Last night, as a part of InformEdaction’s bi-monthly discussion series, I went to go see The Lottery at the Laemmle Music Hall. The movie is for the most-part what I expected it to be – a heart-wrenching account of an unfair system that keeps some families down alongside a glimmer of hope for a few. The premise of the movie is simple. Each year, thousands of families “apply” to get their student into one of the various charter schools in Harlem. At the time of filming, there were just over 20 charter schools there. The film tracked four families who applied for their children to attend Harlem Success Academy, the most popular lottery in New York.
The night that we attended just happened to include a Q&A by Madeleine Sackler, the director of the film. Ms. Sackler’s film offers a scathing review of union actions and local politics that seem to stand in the way of children’s success. Alongside the stories of the children trying to get into Harlem Success is the battle between the charter organization and advocates for PS129, a failing school that Harlem Success 2 wanted to expand into last year. The movie claims that the major “shadow” actors behind the resistance movement are members of the teachers’ unions. At the hearing, there are even shots of opposition members wearing hats with the teachers’ union’s initials on them. In the Q&A, Sackler claimed that in making the movie, she had no agenda. She wasn’t trying to paint a certain picture of the unions or even of charter schools. In fact, she said she repeatedly tried to get union participation in the project – especially of AFT President, Randi Weingarten – and was told they were too busy for an entire year.
Overall, I think the film does a good job showing what charter schools can be, highlighting some of the amazing statistics that Harlem Success has been able to achieve. The school is proud of its high test scores, but seems to be even more glowing about its culture. Shots of the school show “Class of 2025” posters and university banners of all sorts. Interviews with teachers and principals there illustrate the drive they have to make sure their children succeed. If the film has a hero, it’s HSA’s CEO, Eva Moskowitz. She explains the high expectations the school has and is shown not only to be relentless, but passionate as well. At one point, Moskowitz is shown crying during her defense of HSA II’s plan to move into PS 129, because she believes that children in Harlem are not given the chances they deserve.

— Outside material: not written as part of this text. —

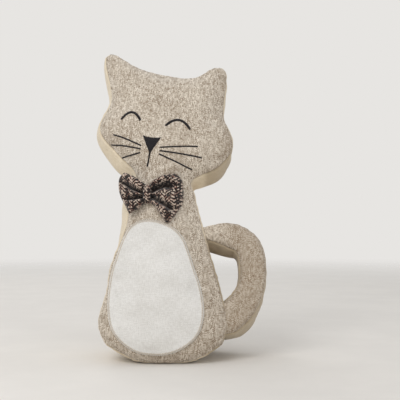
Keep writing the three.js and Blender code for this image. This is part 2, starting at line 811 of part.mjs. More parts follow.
const doorStop = new THREE.Group();
const body = new THREE.Group();
const tail = new THREE.Group();
const face = new THREE.Group();
const bow = new THREE.Group();
doorStop.add(body, tail, face, bow);

body.add(standingMesh("body_gusset", cotton(), filledBody));
body.add(standingMesh("front_panel", tweed(), frontPanel));
body.add(standingMesh("back_panel", tweed(), backPanel));
body.add(standingMesh("belly_patch", patchCotton(), applied(patchShape(), APPLIQUE)));

tail.add(meshOf("tail_gusset", cotton(), filledTail));
tail.add(meshOf("tail_front_panel", tweed(), tailFrontPanel));
tail.add(meshOf("tail_back_panel", tweed(), tailBackPanel));

const leftEye = eyeShape(-1, EYE_LEFT_SPAN, EYE_LEFT_HEIGHT);
const rightEye = eyeShape(1, EYE_RIGHT_SPAN, EYE_RIGHT_HEIGHT);
face.add(standingMesh("eye_left", thread(), applied(leftEye, STITCHING)));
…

As much as I like the overall message of the film and the positive impact it might have on the general public, I have to say that even as someone who likes charters and is often critical of teachers’ unions getting in the way of education reform, I found the film particularly one-sided. Despite Ms. Sackler’s claims of having no prior intent – or maybe because of them – the film clearly portrays charters as fantastic institutions that are just being held back by those who don’t know or don’t care. It’s true, there are some amazing charter schools, but intentionally or not, the film makes it seem as though Harlem Success represents all charters. The school is popular because it stands out, not because it is similar to many others. It does what few other schools have been able to replicate. The movie also does not really share the legitimate concerns many have with the way that some charters are going about their business (or some may argue how they have to go about their business). It was apparent that one of the big worries of parents and local officials was that Harlem Success is not just for students in the areas that the zoned schools (read: normal public schools) where they were using space. The movie seems to gloss over the fact that not all of the children they followed were even from Harlem. The movie’s synopsis on IMDB says they are from “Harlem and the Bronx.”
The criticisms I have, however, are far outweighed by the positive effect a movie like this can have. If the general population were to see it, I think they would get the right message: there is a big problem with the way education has been going and it needs to change. Obviously, there are some who might not agree. Either way, it is clear that whether a child receives a quality education shouldn’t be a matter of chance.